Date: 2007-04-23 09:30 pm (UTC)
From: [identity profile] velvetpage.livejournal.com
LOL!

I think, having now read Midsummer Night's Dream for the first time (I've seen it a few times before, but never read it) I would like to see one of the tragedies studied early on - probably Julius Caesar - replaced with that. Taught right, it's just a high school melodrama set in ancient Athens. I can picture a few of my too-cool-to-breathe grade eights from a few years ago, making a good go of Hermia and Helena's chick fight.

(no subject)

Date: 2007-04-23 09:33 pm (UTC)
From: [identity profile] urban-homestead.livejournal.com
As You Like It is similarly teen-friendly and way fun to do as a playreading night.

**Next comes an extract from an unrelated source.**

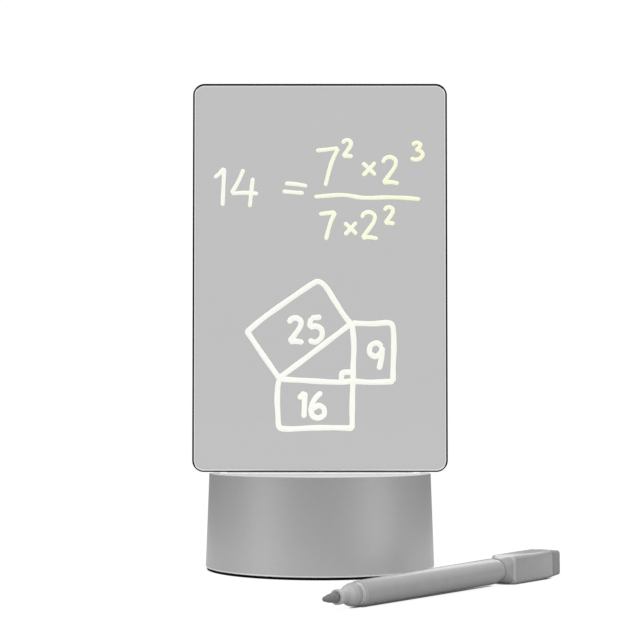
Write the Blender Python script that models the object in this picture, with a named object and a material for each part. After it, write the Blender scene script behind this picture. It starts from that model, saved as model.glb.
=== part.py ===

With bonus cross-dressing!

(no subject)

Date: 2007-04-23 09:38 pm (UTC)
From: [identity profile] velvetpage.livejournal.com
I did Twelfth Night in grade nine instead of Julius Caesar. I liked it - there was a lot of back-and-forth on the question of, "Do you think he likes me?" Not one of the great plays, but more teen-friendly by far than any of the others I studied.

(no subject)

Date: 2007-04-29 02:57 pm (UTC)
From: [identity profile] hannahmorgan.livejournal.com
I know I'm way late on ocommenting on this, but what inspired you to pick up a Shakespeare play and just read it?

(no subject)

Date: 2007-04-29 03:20 pm (UTC)
From: [identity profile] velvetpage.livejournal.com
One of the people involved - [livejournal.com profile] nottheterritory - has been involved in staging productions of various plays off and on, mostly in university, and actually played Prospero. We're into roleplaying games of the pencil-and-paper variety (think Dungeons and Dragons) but those take a lot of preparation time for the gamemaster, and none of our prospective gamemasters have much time at the moment. This was a way to get some roleplaying in, in a way that involved very little prep for anybody.